Commanders and leaders
- Mogue Kearns: ?

Strength
- 5,000: ?

Casualties and losses
- 400 killed: 1 killed 1 wounded (Government claim)

= Battle of Bunclody =

The battle of Bunclody or Newtownbarry as it was then called, was a battle in the Irish Rebellion of 1798, which took place on 1 June 1798 when a force of approximately 5,000 rebels led by Catholic priest Fr. Mogue Kearns attacked the garrison at Bunclody.

The garrison was forewarned of the approaching rebels and had prepared defensive outposts facing the rebel line of advance. The rebel army occupied high ground to the west and stationed an artillery piece, captured in their victory over the military at the battle of Three Rocks, facing the approaches to town. As the bulk of the rebel army formed for the attack, their gunners opened an accurate fire on the exposed lines of soldiers who retreated into the cover of the town.

Seizing the moment, the rebels quickly moved in, forcing the garrison to flee across the bridge into County Carlow but crucially, failed to occupy this approach to the town. The rebels now had an almost bloodless victory and numbers of them began to celebrate, roaming the town in search of plunder and enemies. As rebel discipline began to waver, trapped units of yeomen, some of whom had barricaded themselves into their own houses, opened fire on the unsuspecting rebels milling in the streets outside.

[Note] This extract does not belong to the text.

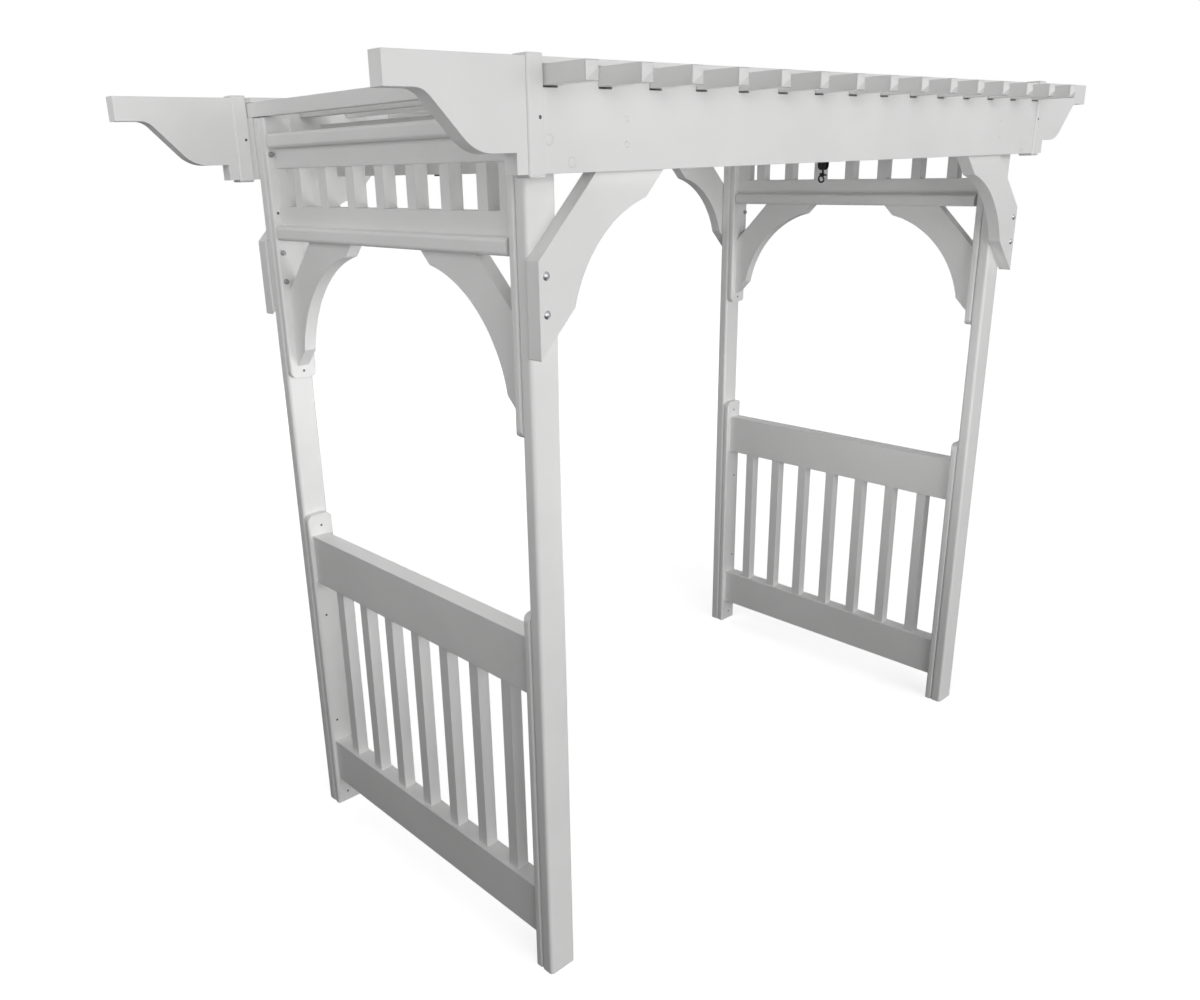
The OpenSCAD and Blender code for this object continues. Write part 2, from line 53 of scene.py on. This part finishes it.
def paintMaterial(name, along):
    # white coating over boards: faint grain drawn out along the board, slight clouding of colour
    look = paintLook
    material, tree, shader = newMaterial(name)
    place = tree.nodes.new("ShaderNodeTexCoord")
    stretch = addNode(tree, "ShaderNodeMapping")
    stretch.inputs["Scale"].default_value = [
        1 / look["grainStretch"] if axis == along else 1.0 for axis in "XYZ"]
    grain = addNode(tree, "ShaderNodeTexNoise", Scale=look["grainScale"], Detail=5.0, Roughness=0.6)
    cloud = addNode(tree, "ShaderNodeTexNoise", Scale=look["cloudScale"], Detail=3.0)
    tint = tree.nodes.new("ShaderNodeMix")
    tint.data_type = "RGBA"
    tint.inputs["A"].default_value = (*look["shade"], 1)
    tint.inputs["B"].default_value = (*look["colour"], 1)
    cloudLow, cloudHigh = look["cloudRange"]
    level = addNode(tree, "ShaderNodeMapRange", From_Min=cloudLow, From_Max=cloudHigh)
    blend = tree.nodes.new("ShaderNodeMath")
    blend.operation = "MULTIPLY_ADD"
    blend.inputs[1].default_value = look["grainTint"]
    smooth, rough = look["roughness"]
    gloss = addNode(tree, "ShaderNodeMapRange", To_Min=smooth, To_Max=rough)
    soft = addNode(tree, "ShaderNodeBevel", Radius=look["edgeRound"])
    soft.samples = look["edgeSamples"]
    bump = addNode(tree, "ShaderNodeBump", Strength=look["grainStrength"],
                   Distance=look["grainHeight"])
    link = tree.links.new
    link(place.outputs["Object"], stretch.inputs["Vector"])
    link(stretch.outputs["Vector"], grain.inputs["Vector"])
    link(place.outputs["Object"], cloud.inputs["Vector"])
    link(cloud.outputs["Fac"], level.inputs["Value"])
    link(grain.outputs["Fac"], blend.inputs[0])
    link(level.outputs["Result"], blend.inputs[2])
    link(blend.outputs["Value"], tint.inputs["Factor"])
    link(tint.outputs["Result"], shader.inputs["Base Color"])
    link(grain.outputs["Fac"], gloss.inputs["Value"])
    link(gloss.outputs["Result"], shader.inputs["Roughness"])
    link(grain.outputs["Fac"], bump.inputs["Height"])
    link(soft.outputs["Normal"], bump.inputs["Normal"])
    link(bump.outputs["Normal"], shader.inputs["Normal"])
    shader.inputs["Specular IOR Level"].default_value = look["specular"]
    return material


metalLook = {   # speckle is the darker colour between, gloss the range of roughness
    "zinc": {"colour": (0.42, 0.42, 0.43), "speckle": (0.31, 0.31, 0.32),
             "gloss": (0.30, 0.52), "metallic": 1.0},
    "dull": {"colour": (0.14, 0.14, 0.145), "speckle": (0.09, 0.09, 0.093),
             "gloss": (0.38, 0.60), "metallic": 0.8},
    "black": {"colour": (0.03, 0.03, 0.032), "speckle": (0.02, 0.02, 0.021),
              "gloss": (0.37, 0.59), "metallic": 0.6},
    "speckleScale": 900.0,
    "dentDepth": 0.0001,      # metres
    "dentStrength": 0.4,
}


def metalMaterial(name, look):
    # plated or coated steel: fine speckle in colour and gloss, small dents
    material, tree, shader = newMaterial(name)
    place = tree.nodes.new("ShaderNodeTexCoord")
    speckle = addNode(tree, "ShaderNodeTexNoise", Scale=metalLook["speckleScale"], Detail=3.0)
    smooth, rough = look["gloss"]
    gloss = addNode(tree, "ShaderNodeMapRange", To_Min=smooth, To_Max=rough)
    tint = tree.nodes.new("ShaderNodeMix")
    tint.data_type = "RGBA"
    tint.inputs["A"].default_value = (*look["speckle"], 1)
    tint.inputs["B"].default_value = (*look["colour"], 1)
    bump = addNode(tree, "ShaderNodeBump", Strength=metalLook["dentStrength"],
                   Distance=metalLook["dentDepth"])
    link = tree.links.new
    link(place.outputs["Object"], speckle.inputs["Vector"])
    link(speckle.outputs["Fac"], gloss.inputs["Value"])
    link(speckle.outputs["Fac"], tint.inputs["Factor"])
    link(tint.outputs["Result"], shader.inputs["Base Color"])
    link(gloss.outputs["Result"], shader.inputs["Roughness"])
    link(speckle.outputs["Fac"], bump.inputs["Height"])
    link(bump.outputs["Normal"], shader.inputs["Normal"])
    shader.inputs["Metallic"].default_value = look["metallic"]
    return material


paintX = paintMaterial("whiteBoardAlongX", "X")
paintY = paintMaterial("whiteBoardAlongY", "Y")
paintZ = paintMaterial("whiteBoardAlongZ", "Z")
zincSteel = metalMaterial("zincSteel", metalLook["zinc"])
dullSteel = metalMaterial("dullSteel", metalLook["dull"])
blackSteel = metalMaterial("blackSteel", metalLook["black"])

nodeFinish = [   # words in a node's name, and the finish of every node that has one of them
    (("hanger", "left_hook", "right_hook"), blackSteel),
    (("carriage_bolts", "nuts_and_washers"), zincSteel),
    (("wood_screws", "rail_screws"), dullSteel),
    (("beam", "ledger", "scroll", "bolt_plugs"), paintX),
    (("slat", "rails", "ledge", "top_board", "joist"), paintY),
    (("post", "stile", "baluster", "collar", "brace", "bracket"), paintZ),
]


def finishOf(name):
    for words, material in nodeFinish:
        if any(word in name for word in words):
            return material
    raise KeyError(name)


def dress(thing, material):
    thing.data.materials.clear()
    thing.data.materials.append(material)


for name, thing in nodes.items():
    dress(thing, finishOf(name))
print("materials on every node")

photoCamera = {
    "place": (-2.61756, -2.32214, 2.15641),
    "yaw": 0.7201,
    "pitch": -0.3343,
    "roll": -0.03192,
    "focal": 1020.75,         # in pixels of the 1200 x 1000 frame
    "centre": (542.42, 515.51),
    "frame": (1200, 1000),
    "sensorWidth": 36,        # millimetres
    "farthest": 200,          # metres
}


def makeCamera(look):
    width, height = look["frame"]
    yaw, pitch, roll = look["yaw"], look["pitch"], look["roll"]
    level = math.cos(pitch)
    ahead = Vector((math.sin(yaw) * level, math.cos(yaw) * level, math.sin(pitch)))
    right = Vector((math.cos(yaw), -math.sin(yaw), 0))
    up = right.cross(ahead)
    tilted = math.cos(roll) * right + math.sin(roll) * up
    upright = math.cos(roll) * up - math.sin(roll) * right
    camera = bpy.data.objects.new("photoCamera", bpy.data.cameras.new("photoCamera"))
    turn = Matrix((tilted, upright, -ahead)).transposed().to_4x4()
    camera.matrix_world = Matrix.Translation(look["place"]) @ turn
    camera.data.sensor_width = look["sensorWidth"]
    camera.data.lens = look["focal"] / width * look["sensorWidth"]
    camera.data.shift_x = (width / 2 - look["centre"][0]) / width
    camera.data.shift_y = (look["centre"][1] - height / 2) / width
    camera.data.clip_end = look["farthest"]
    bpy.context.scene.collection.objects.link(camera)
    bpy.context.scene.camera = camera


makeCamera(photoCamera)
print("camera set")

studio = {
    "floorSize": 60.0,
    "floorHeight": -0.001,    # just under the feet
    "floorRoughness": 0.9,
    "floorColour": (0.16, 0.16, 0.16),   # what the floor throws back at the object
    "floorShown": (0.8, 0.8, 0.8),       # what the camera sees of it, besides its glow
    "floorWhite": 1.015,      # brightness that lamps and glow together give the bare floor
    "floorLit": 0.34,         # brightness from the lamps alone, in the middle
    "lampReach": 4.5,         # metres from the middle to where the lamps give half of that
    "ambient": 0.0,
    "suns": {                 # strength, where from, width in degrees
        "frontSky": (1.2, (-0.3, -1.0, 0.1), 60),
    },
    "panels": {               # watts, place, what it points at, width and height
        "front": (272, (0.3, -7.5, 2.3), (0, 0, 1.6), (10.0, 4.0)),
        "frontLow": (6.5, (-3.5, -2.2, 0.15), (-0.5, 0, 2.2), (4.0, 3.0)),
        "frontRoof": (4.3, (-1.5, -4.5, 0.8), (0.5, 0, 2.2), (4.0, 1.2)),
        "left": (23, (-3.6, 0.4, 3.2), (0, 0, 2.2), (3.0, 1.6)),
        "back": (110, (1.5, 7.5, 2.6), (0, 0, 1.4), (8.0, 4.0)),
        "above": (112, (0, 0, 7.0), (0, 0, 0), (9.0, 7.0)),
        "leftRoof": (2.6, (-2.3, -0.1, 1.75), (-1.0, 0.1, 2.3), (1.8, 0.6)),
        "leftInside": (6.2, (-0.3, -0.5, 1.3), (-1.08, 0.15, 2.1), (0.8, 0.6)),
        "rightInside": (3.6, (0, -0.5, 1.2), (1.1, 0.1, 2.1), (0.8, 0.6)),
    },
}


def backdropShare(tree, rays):
    # 1 for the kinds of ray that see the plain backdrop, 0 for all others
    path = tree.nodes.new("ShaderNodeLightPath")
    share = path.outputs[rays[0]]
    for ray in rays[1:]:
        either = tree.nodes.new("ShaderNodeMath")
        either.operation = "MAXIMUM"
        tree.links.new(share, either.inputs[0])
        tree.links.new(path.outputs[ray], either.inputs[1])
        share = either.outputs["Value"]
    return share


def floorGlow(tree, look):
    # glow that tops the lamps' light up to white:
    # floorWhite - floorLit / (1 + (distance / lampReach)^2)
    place = tree.nodes.new("ShaderNodeTexCoord")
    far = tree.nodes.new("ShaderNodeVectorMath")
    far.operation = "LENGTH"
    tree.links.new(place.outputs["Object"], far.inputs[0])
    value = far.outputs["Value"]
    steps = [   # operation, its number, and whether the number comes first
        ("DIVIDE", look["lampReach"], False), ("POWER", 2.0, False), ("ADD", 1.0, False),
        ("DIVIDE", look["floorLit"], True), ("SUBTRACT", look["floorWhite"], True),
    ]
    for operation, number, numberFirst in steps:
        step = tree.nodes.new("ShaderNodeMath")
        step.operation = operation
        step.inputs[0 if numberFirst else 1].default_value = number
        tree.links.new(value, step.inputs[1 if numberFirst else 0])
        value = step.outputs["Value"]
    return value


def makeFloor(look):
    half = look["floorSize"] / 2
    corners = np.array([(-half, -half), (half, -half), (half, half), (-half, half)])
    mesh = bpy.data.meshes.new("floor")
    heights = np.full(len(corners), look["floorHeight"])
    mesh.from_pydata(np.column_stack([corners, heights]).tolist(), [], [(0, 1, 2, 3)])
    floor = bpy.data.objects.new("floor", mesh)
    bpy.context.scene.collection.objects.link(floor)
    material, tree, shader = newMaterial("paleFloor")
    shader.inputs["Base Color"].default_value = (*look["floorColour"], 1)
    shader.inputs["Roughness"].default_value = look["floorRoughness"]
    shown = addNode(tree, "ShaderNodeBsdfDiffuse")
    shown.inputs["Color"].default_value = (*look["floorShown"], 1)
    white = tree.nodes.new("ShaderNodeEmission")
    both = tree.nodes.new("ShaderNodeAddShader")
    mix = tree.nodes.new("ShaderNodeMixShader")
    tree.links.new(floorGlow(tree, look), white.inputs["Strength"])
    tree.links.new(shown.outputs["BSDF"], both.inputs[0])
    tree.links.new(white.outputs["Emission"], both.inputs[1])
    tree.links.new(backdropShare(tree, ["Is Camera Ray"]), mix.inputs["Fac"])
    tree.links.new(shader.outputs["BSDF"], mix.inputs[1])
    tree.links.new(both.outputs["Shader"], mix.inputs[2])
    tree.links.new(mix.outputs["Shader"], tree.nodes["Material Output"].inputs["Surface"])
    dress(floor, material)


def makeSun(name, strength, whence, width):
    lamp = bpy.data.lights.new(name, "SUN")
    lamp.energy = strength
    lamp.angle = math.radians(width)
    sun = bpy.data.objects.new(name, lamp)
    sun.matrix_world = Vector(whence).to_track_quat("Z", "Y").to_matrix().to_4x4()
    bpy.context.scene.collection.objects.link(sun)


def makePanel(name, power, place, aim, size):
    lamp = bpy.data.lights.new(name, "AREA")
    lamp.shape = "RECTANGLE"
    lamp.size, lamp.size_y = size
    lamp.energy = power
    panel = bpy.data.objects.new(name, lamp)
    turn = (Vector(aim) - Vector(place)).to_track_quat("-Z", "Y")
    panel.matrix_world = Matrix.Translation(place) @ turn.to_matrix().to_4x4()
    panel.visible_camera = False
    bpy.context.scene.collection.objects.link(panel)


def makeWorld(look):
    world = bpy.data.worlds.new("paleSky")
    world.use_nodes = True
    bpy.context.scene.world = world
    tree = world.node_tree
    light = tree.nodes["Background"]
    light.inputs["Color"].default_value = (1, 1, 1, 1)
    light.inputs["Strength"].default_value = look["ambient"]
    backdrop = addNode(tree, "ShaderNodeBackground", Strength=1.0)
    backdrop.inputs["Color"].default_value = (1, 1, 1, 1)
    mix = tree.nodes.new("ShaderNodeMixShader")
    share = backdropShare(tree, ["Is Camera Ray", "Is Glossy Ray", "Is Transmission Ray"])
    tree.links.new(share, mix.inputs["Fac"])
    tree.links.new(light.outputs["Background"], mix.inputs[1])
    tree.links.new(backdrop.outputs["Background"], mix.inputs[2])
    tree.links.new(mix.outputs["Shader"], tree.nodes["World Output"].inputs["Surface"])


makeFloor(studio)
makeWorld(studio)
for name, look in studio["suns"].items():
    makeSun(name, *look)
for name, look in studio["panels"].items():
    makePanel(name, *look)
bpy.context.scene.view_settings.view_transform = "Standard"
print("floor, backdrop and lights")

Meanwhile, the garrison had paused in their retreat and upon hearing the sound of gunfire from the town, turned about and launched a surprise attack back across the bridge, which caught the rebels, distracted by the unexpected pockets of resistance, completely by surprise. In the rout that followed, 400 of the rebels were killed and their army scattered for the loss of just one killed and one wounded according to official report.